• Job
Reproduce each line from the first in the data through the line that contains "a strap handle." exactly; give nothing else.

• Supplied data

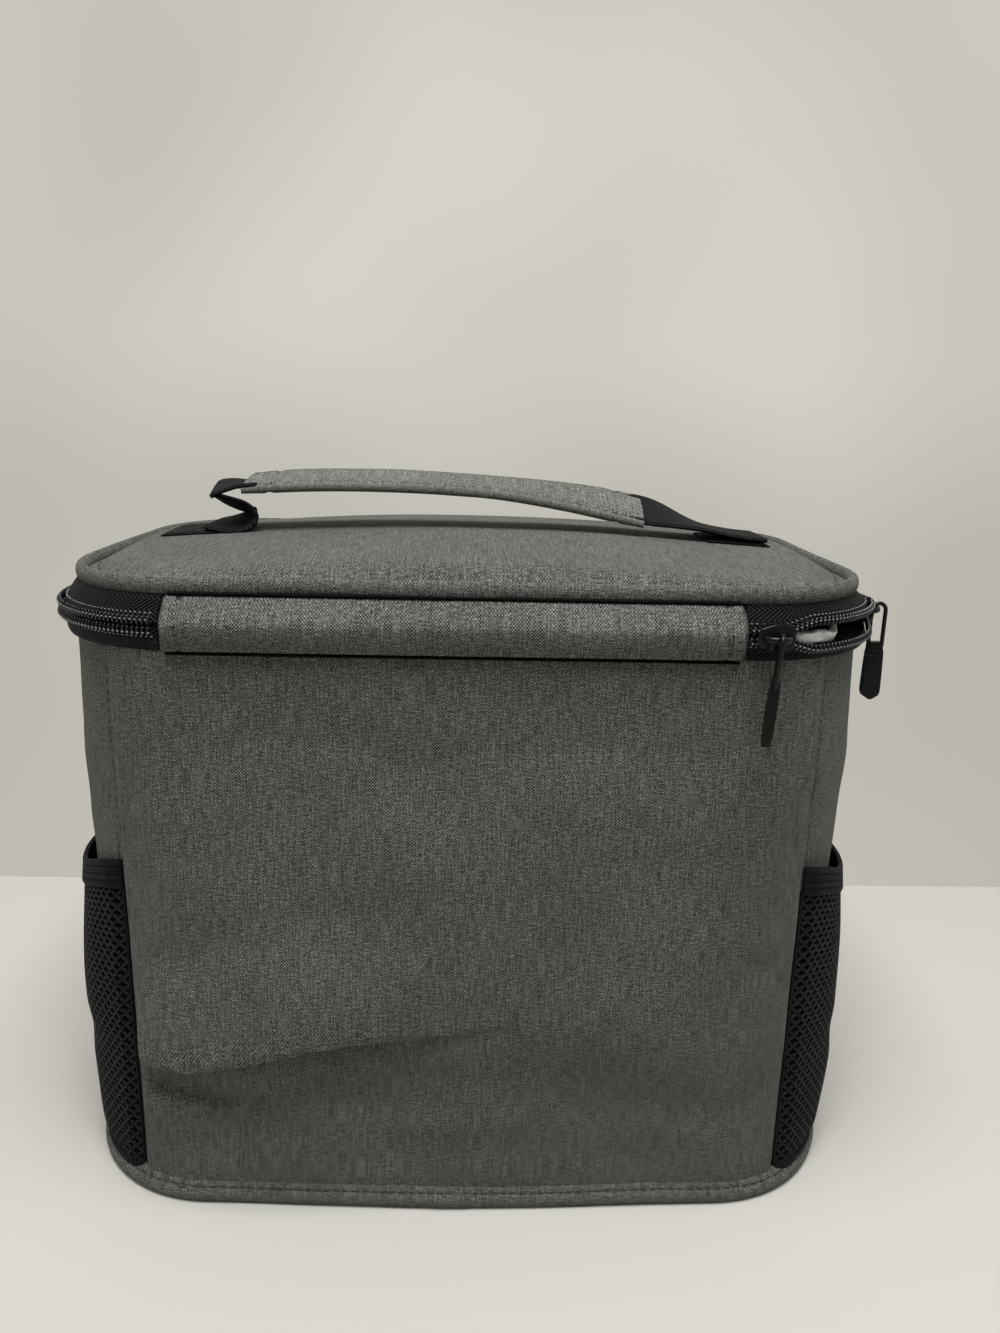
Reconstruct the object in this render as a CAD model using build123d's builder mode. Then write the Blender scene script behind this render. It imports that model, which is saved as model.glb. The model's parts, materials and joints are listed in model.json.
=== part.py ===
"""Soft insulated lunch bag: a foam-lined fabric box with a zipped lid, mesh side pockets and a strap handle.

The bag stands on its base at z = 0, centred on the origin. -Y is the hinge side, where a fabric strip joins
the lid to the body; +Y is the opening side. The zip runs from one end of the hinge strip round the other
three sides to its other end. Millimetres throughout.
"""

import os
from math import asin, cos, degrees, radians, sin

from build123d import *

os.makedirs("parts", exist_ok=True)

# Plan of the bag and the layers of its walls.
body_width = 254.0
body_depth = 160.0
corner_radius = 44.0
fabric = 1.2
foam = 4.5
lining = 0.6
tape_binding = 0.8
seam_x = 107.0  # where the side gussets meet the front and back panels, on the corner arcs

# Heights, from the base up.
base_foam_top = fabric + foam
wall_top = 188.0
rim_top = wall_top + 1.2
band_low = 186.5  # lower edge of the zip band
zip_mid = 194.0
lid_low = 201.5  # upper edge of the zip band and underside of the lid
lid_edge_tape_top = lid_low + tape_binding
lid_top = 215.0
tall = 400.0

# Crown of the lid: a barrel, curved gently both ways.
crown_radius_x = 1150.0
crown_radius_y = 530.0

# Piping round the base and the lid.
piping_out = 2.4
piping_high = 4.8
piping_round = 1.1
base_piping_low = 0.5

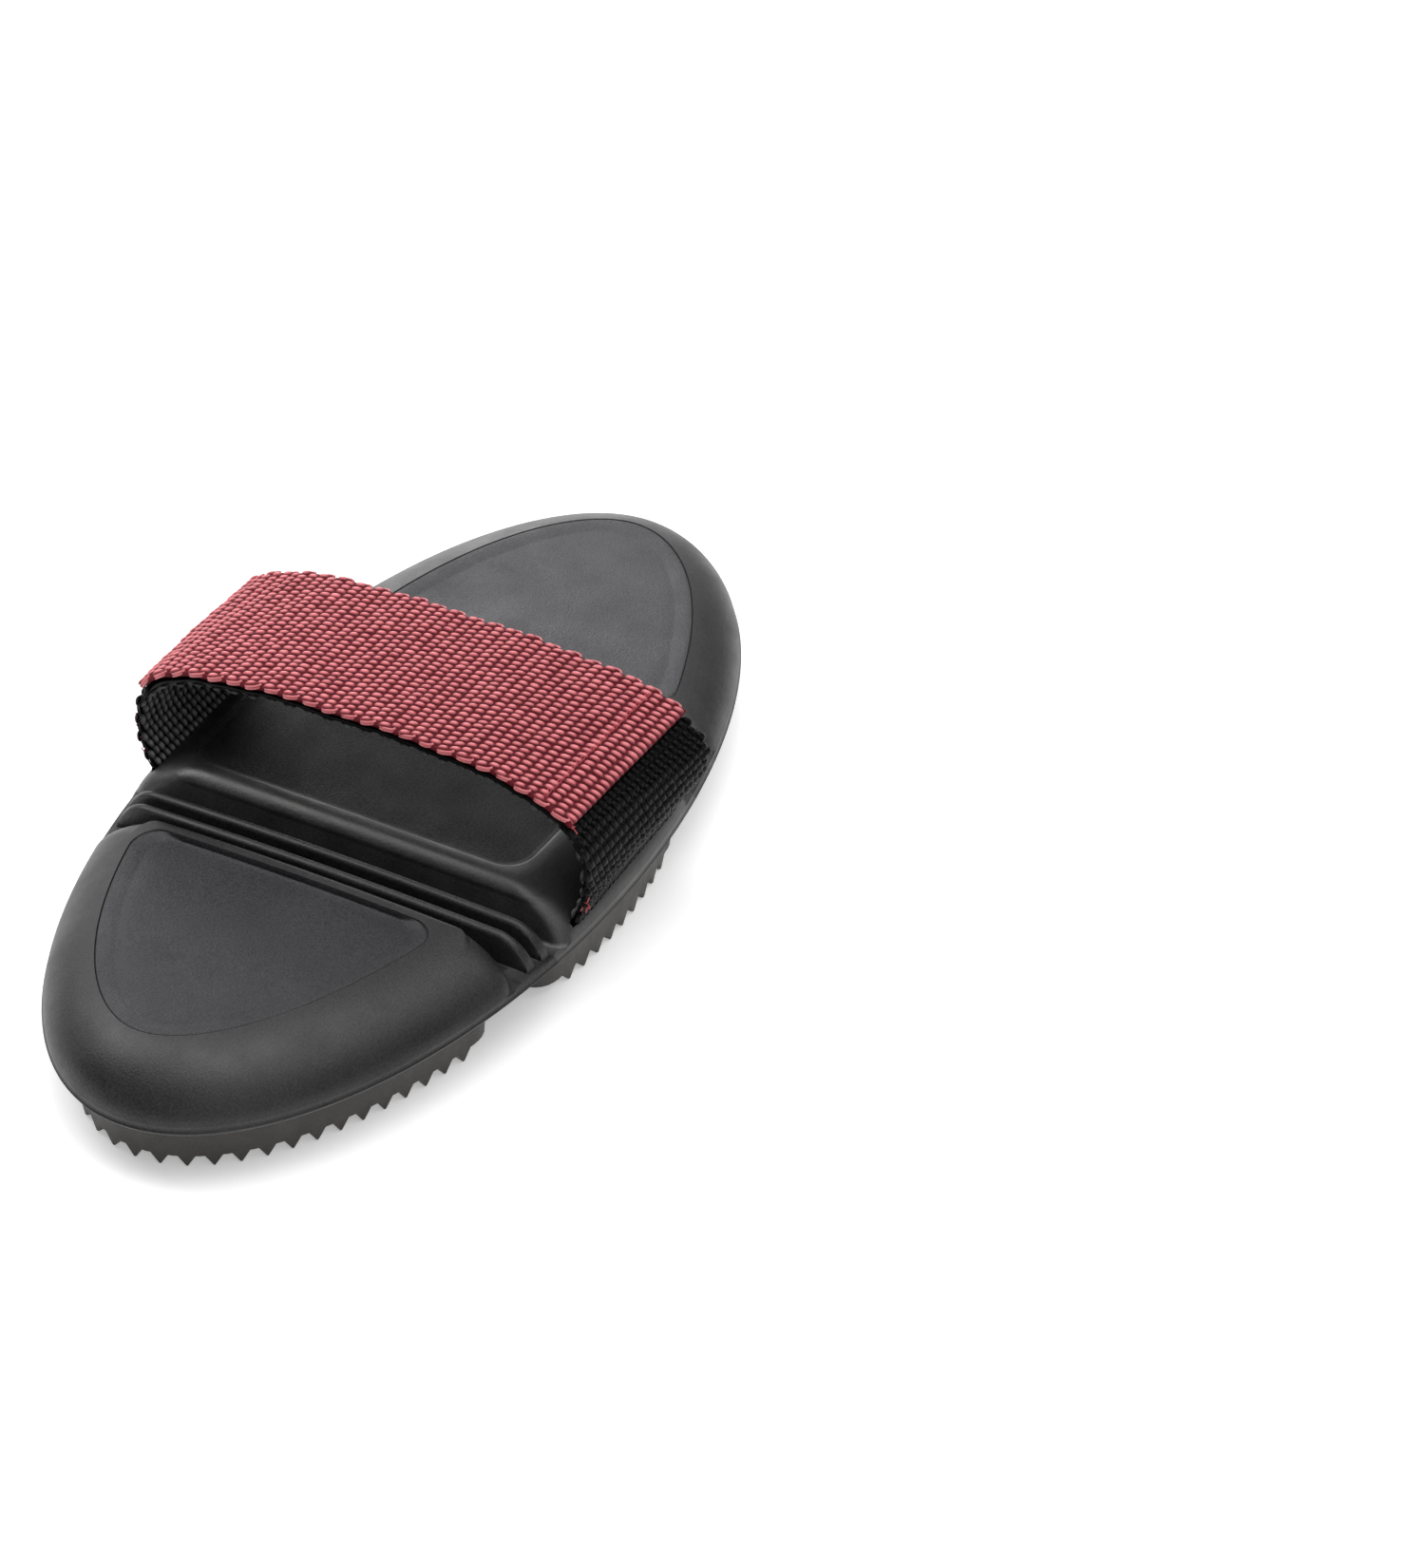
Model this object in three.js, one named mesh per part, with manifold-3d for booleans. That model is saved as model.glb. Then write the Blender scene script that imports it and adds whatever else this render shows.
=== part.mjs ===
// A flexible rubber curry brush with a webbing hand strap, standing on its teeth.
// Millimetres. X runs along the brush, Y across it and Z up, with the tooth tips at Z = 0.
import * as THREE from "three";
import { mergeVertices } from "three/addons/utils/BufferGeometryUtils.js";
import Module from "manifold-3d";

// Body, one rubber moulding
const BODY_LENGTH = 190;
const BODY_WIDTH = 91.6;
const BACK_HEIGHT = 21.3; // flat top of the back
const PARTING_HEIGHT = 11.3; // widest line round the body
const FLOOR_HEIGHT = 9.5; // underside between the ridges
const SIDE_ROUNDING = 14.4; // how far in from the rim the back becomes flat
const SIDE_FULLNESS = 1.86; // 2 is a true quarter ellipse
const BEAD_ROUNDING = 3; // rounding under the rim

// Ridges and teeth of the underside
const TOOTH_HEIGHT = 2.3;
const TOOTH_PITCH = 4.3;
const FINE_TOOTH_PITCH = 3.63; // long sides of the inner rectangle
const VALLEY_LENGTH = 1.4; // flat between two teeth
const RIDGE_TIP_WIDTH = 2.5;
const RIDGE_DRAFT = 0.04; // growth of each wall per millimetre of height
const RIDGE_INSET = 5.2; // rim to centre line of the outer ridge
const RIDGE_SPACING = 10.1; // centre line to centre line, outer to middle ridge
const LOBE_BASE_X = 37.3; // straight ridge of a lobe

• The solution
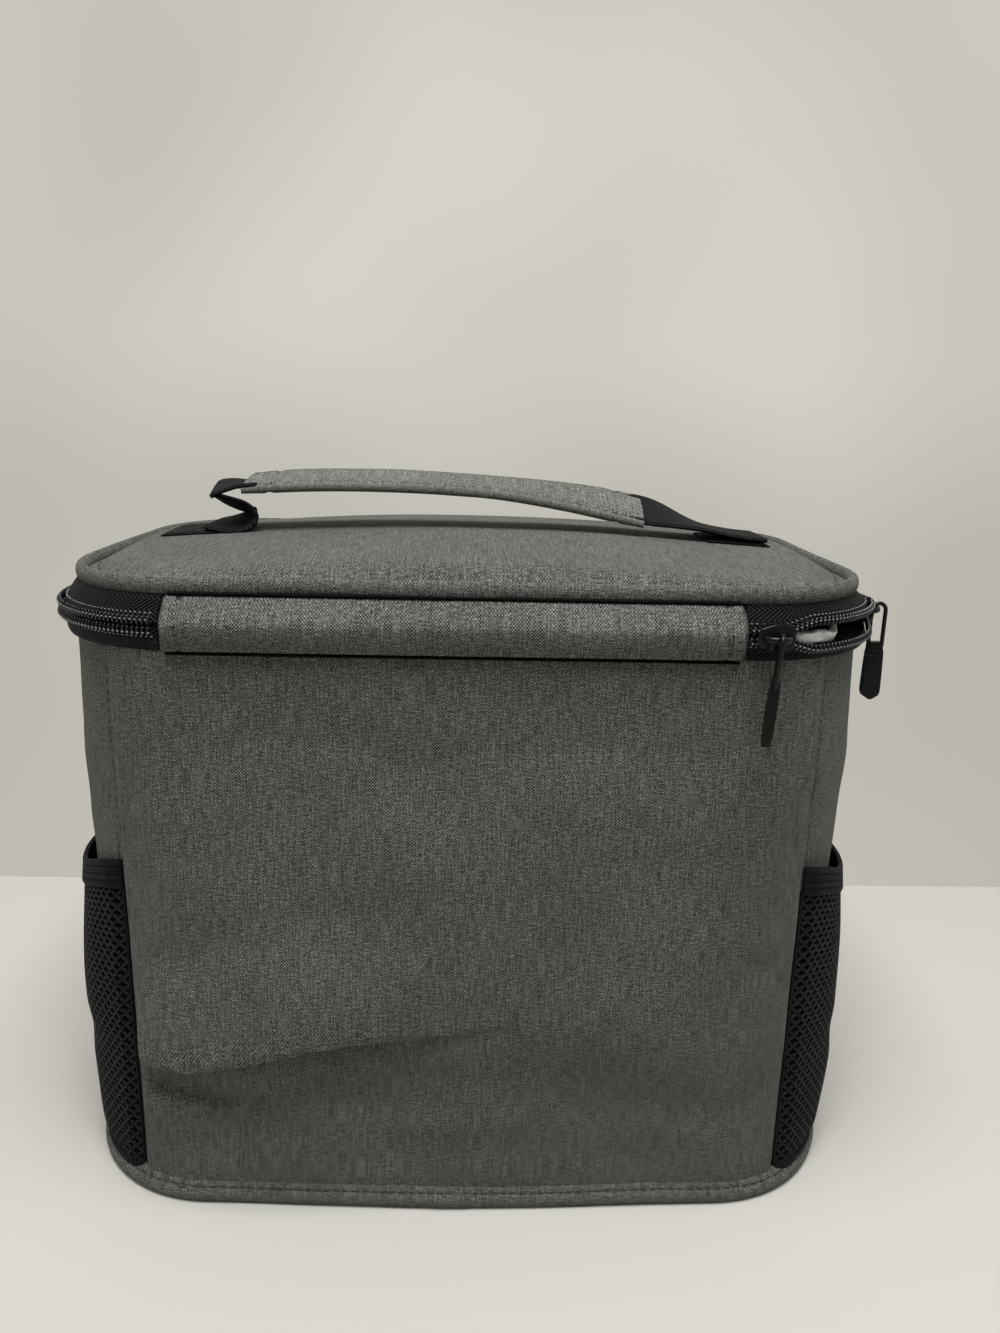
Reconstruct the object in this render as a CAD model using build123d's builder mode. Then write the Blender scene script behind this render. It imports that model, which is saved as model.glb. The model's parts, materials and joints are listed in model.json.
=== part.py ===
"""Soft insulated lunch bag: a foam-lined fabric box with a zipped lid, mesh side pockets and a strap handle.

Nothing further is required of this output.